Il dit dans sa correspondance: “Pour nous, écrivains juifs, il y a une impossible d’écrire en allemand, qui n’est pas notre langue; en yiddish, qu’on ne parle plus en ville, langue avec laquelle les pères ont rompu”. Et il y a aussi une impossibilité de ne pas écrire. Il partage ce sentiment selon lequel, en tant qu’écrivains juifs, ils sont coincés. Il faut trouver un moyen d’écrire malgré tout.
FA – Vous parlez dans votre récit d’une nouvelle, “Dans la synagogue”, dans laquelle une espèce de martre ou de loutre des montagnes ne peut être délogée d’une synagogue. Cette nouvelle est censée être inachevée mais vous écrivez: “Au contraire, sa fin me fait froid dans le dos, comme seule une fin peut le faire”. Cela pose la question de la place l’inachèvement dans son œuvre. Il y a toute une lecture d’inspiration judaïque qui situe l’œuvre de Kafka dans l’inachèvement. Est-ce aussi votre cas?
LV – Il faut distinguer ce qui vient de l’histoire de l’édition de Kafka de l’inachèvement propre à l’interprétation. Le Procès et Le Château sont des manuscrits inachevés et Max Brod prend le parti de les publier quand même… Kafka ne considérait pas avoir achevé ces romans.
L’inachèvement a été considéré par une partie de la critique comme une qualité existentielle de l’œuvre de Kafka: cette œuvre nous parle depuis cet endroit où rien n’est clos. Il y a un appel au lecteur. S’il y a un élément qui définit son œuvre en termes d’expérience de lecture c’est la multiplicité des interprétations. On a tout de suite envie d’interpréter, avec des situations de narrations très pures et très simples. On peut dire qu’on est à la limite de l’interprétation et de la compréhension avec Kafka. On n’est pas sûr de comprendre ce qu’on lit! Alors que quand on prend une Fable de La Fontaine par exemple, selon qu’on tire un fil politique ou moral, on peut interpréter la fable différemment mais, dans l’ensemble, on comprend qu’il y a une équation: que l’animal représente ceci ou cela… Chez Kafka, on ne comprend pas! Et on ne peut pas en rester là… Alors on multiplie les interprétations. Il y a une phrase d’Adorno sur Kafka que j’aime beaucoup: “Chaque phrase de Kafka exige l’interprétation, mais aucune ne la tolère”.
FA – C’est comme le Talmud… La Torah est un texte qui, sans interprétation, n’a pas d’âme, qui est voué à être interprété.
LV – Exactement, mais faire cela au sein d’une écriture profane, c’est très puissant.
FA – Vous faites toutes sortes de remarques sur la différence de rapport aux lieux entre Israël et l’Europe: vous faites la remarque que, là-bas, tout semble temporaire, un peu bancal, souvent sans aucune aspiration esthétique, les lieux sont pratiques mais moches.
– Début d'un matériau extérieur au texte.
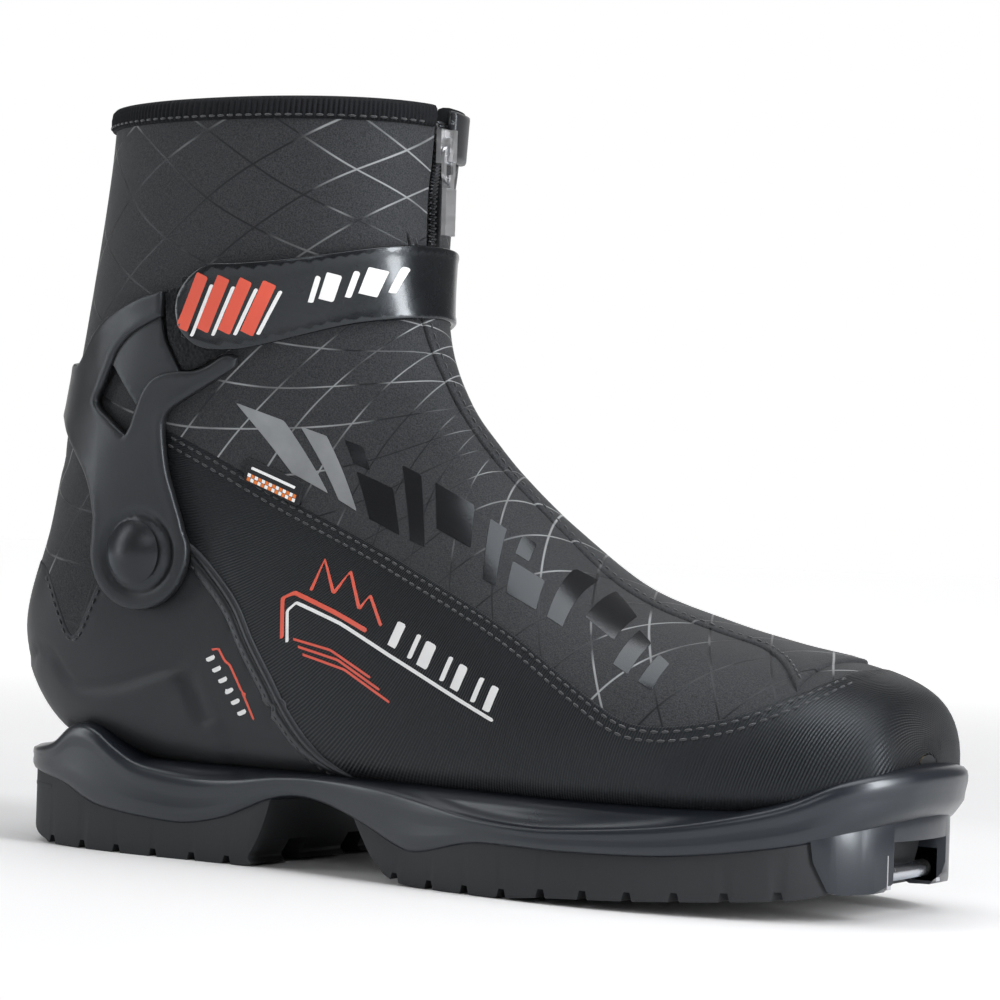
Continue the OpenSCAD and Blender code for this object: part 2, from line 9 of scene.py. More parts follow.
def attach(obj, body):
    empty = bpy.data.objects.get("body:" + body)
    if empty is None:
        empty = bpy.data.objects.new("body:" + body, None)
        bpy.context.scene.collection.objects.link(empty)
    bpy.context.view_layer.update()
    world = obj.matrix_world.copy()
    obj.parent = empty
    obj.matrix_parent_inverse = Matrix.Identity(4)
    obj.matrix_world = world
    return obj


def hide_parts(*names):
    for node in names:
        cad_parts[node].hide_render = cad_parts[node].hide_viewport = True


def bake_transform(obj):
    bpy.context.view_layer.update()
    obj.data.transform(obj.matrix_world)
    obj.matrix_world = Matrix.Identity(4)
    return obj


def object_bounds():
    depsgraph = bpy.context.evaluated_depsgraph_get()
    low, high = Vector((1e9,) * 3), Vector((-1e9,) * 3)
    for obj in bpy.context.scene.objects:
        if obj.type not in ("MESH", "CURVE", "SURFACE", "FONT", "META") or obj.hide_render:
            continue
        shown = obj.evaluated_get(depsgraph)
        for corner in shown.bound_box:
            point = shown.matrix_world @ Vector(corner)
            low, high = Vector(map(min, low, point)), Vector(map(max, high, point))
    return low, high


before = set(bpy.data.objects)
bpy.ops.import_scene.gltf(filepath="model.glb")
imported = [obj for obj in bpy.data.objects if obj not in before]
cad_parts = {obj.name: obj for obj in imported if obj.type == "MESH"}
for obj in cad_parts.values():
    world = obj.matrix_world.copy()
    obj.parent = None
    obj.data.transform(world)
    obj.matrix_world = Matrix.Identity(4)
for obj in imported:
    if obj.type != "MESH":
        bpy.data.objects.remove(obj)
cad_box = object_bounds()

# --- Studio ---------------------------------------------------------------------------------------
# A right boot stands on a pale table and is seen from its outer side, a little ahead of the toe.
# A large soft lamp hangs over it, strip lamps stand at its left and at the toe, a small one stands
# in front, and only the wall behind it is bright. The table's far part glows with painted light.
camera_away = 0.95
camera_round = radians(33)
camera_height = 0.103
camera = bpy.data.objects.new("camera", bpy.data.cameras.new("camera"))
bpy.context.scene.collection.objects.link(camera)
camera.data.lens = 118.15
camera.data.shift_x = 0.0365
camera.data.shift_y = 0.015
camera.location = (camera_away * sin(camera_round), -camera_away * cos(camera_round), camera_height)
camera.rotation_mode = "XYZ"
camera.rotation_euler = (pi / 2, 0, camera_round)
camera.rotation_euler.rotate_axis("Z", radians(1.8))
bpy.context.scene.camera = camera

world = bpy.data.worlds.new("room")
world.use_nodes = True
room = world.node_tree
backdrop = room.nodes["Background"]
backdrop.inputs["Color"].default_value = (1, 1, 1, 1)
toward_wall = (-0.54, 0.84, 0)
facing = room.nodes.new("ShaderNodeVectorMath")
facing.operation = "DOT_PRODUCT"
facing.inputs[1].default_value = toward_wall
room.links.new(room.nodes.new("ShaderNodeTexCoord").outputs["Generated"], facing.inputs[0])
fade = room.nodes.new("ShaderNodeMapRange")
fade.interpolation_type = "SMOOTHSTEP"
for socket, value in ((1, 0.72), (2, 0.96), (3, 0.14), (4, 1.0)):
    fade.inputs[socket].default_value = value
room.links.new(facing.outputs["Value"], fade.inputs[0])
room.links.new(fade.outputs[0], backdrop.inputs["Strength"])
bpy.context.scene.world = world
bpy.context.scene.view_settings.view_transform = "Standard"

lamp_target = Vector((0, 0, 0.1))
for name, place, size, power in [("lamp_over", (0.0, 0.0, 1.0), (1.3, 0.6), 7.5),
                                 ("lamp_left", (-0.9, -0.55, 0.45), (0.25, 0.9), 3.2),
                                 ("lamp_toe", (0.95, -0.15, 0.45), (0.22, 0.8), 12.0),
                                 ("lamp_front", (0.25, -1.1, 0.75), (0.5, 0.3), 1.6)]:
    light = bpy.data.lights.new(name, "AREA")
    light.shape = "RECTANGLE"
    light.size, light.size_y = size
    light.energy = power
    lamp = bpy.data.objects.new(name, light)
    bpy.context.scene.collection.objects.link(lamp)
    lamp.location = place
    lamp.rotation_euler = (lamp_target - Vector(place)).to_track_quat("-Z", "Y").to_euler()


def finish(name, colour, roughness, **sockets):
    """A new material, its node tree and its shader, with plain values on the shader."""
    material = bpy.data.materials.new(name)
    material.use_nodes = True
    shader = material.node_tree.nodes["Principled BSDF"]
    shader.inputs["Base Color"].default_value = (*colour, 1)
    shader.inputs["Roughness"].default_value = roughness
    shader.inputs["Specular Tint"].default_value = (0.84, 0.92, 1, 1)
    for socket, value in sockets.items():
        shader.inputs[socket.replace("_", " ")].default_value = value
    return material, material.node_tree, shader


def node(tree, kind, sockets=(), **settings):
    """Adds one node; sockets holds (input, value or output) pairs."""
    made = tree.nodes.new("ShaderNode" + kind)
    for key, value in settings.items():
        setattr(made, key, value)
    for key, value in sockets:
        if isinstance(value, bpy.types.NodeSocket):
            tree.links.new(value, made.inputs[key])
        else:
            made.inputs[key].default_value = value
    return made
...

Et pourtant finalement, vous développez une véritable tendresse pour ces lieux qui, au départ, vous étaient apparus inhospitaliers, que vous n’arriviez presque pas à appréhender. À quoi cela est-il dû, à votre avis? Est-ce parce que vous vous attendiez à autre chose? Qu’est-ce que cela vous inspire?
LV – Israël est un pays que je ne connais quasiment pas, mais quand j’étais là-bas, je me disais: “Je suis ici où lui n’est pas venu, mais où Max Brod est arrivé et où il a reconstruit sa vie en se sauvant”. C’est un lieu unique au monde, les interactions avec les gens sont très singulières. Je me trouvais sans repères, que ce soit dans les interactions ou dans les lieux. J’y suis arrivée fascinée, curieuse des histoires qu’on me racontait. Et parfois j’avais envie de partir; l’étudiante qui m’a louée sa chambre, par exemple, était odieuse, je le raconte dans le livre! Tous les affects sont intenses là-bas. Peut-être cela vient-il de la guerre?
Il y a des choses qui ne peuvent se passer que là-bas. Cette histoire de procès pour les manuscrits par exemple, n’aurait pas pu se passer ailleurs.
FA – C’est un exercice qui peut sembler superficiel mais, si vous deviez associer l’œuvre de Kafka à deux mots, quels seraient-ils?
LV – Inquiétude. Infini.
FA – Quel texte de Kafka conseillerez-vous à un lecteur qui souhaiterait le découvrir?
LV – Je conseillerais la nouvelle “Le terrier”. C’est un texte à la fois accessible et représentatif de son œuvre, un des derniers textes qu’il a écrit, où se pose la question de l’inachèvement, puisque la dernière phrase n’est pas terminée. Elle fait partie des “Nouvelles animales”. Il y est question d’un animal indéterminé qui construit un terrier. Et il va se passer quelque chose!
Et les Lettres à Milena, qui peuvent se prendre par n’importe quel bout. C’est d’une beauté renversante. Il y a tout Kafka: sa douleur, sa solitude, sa métaphysique, sa douceur, son humour et son génie épistolaire.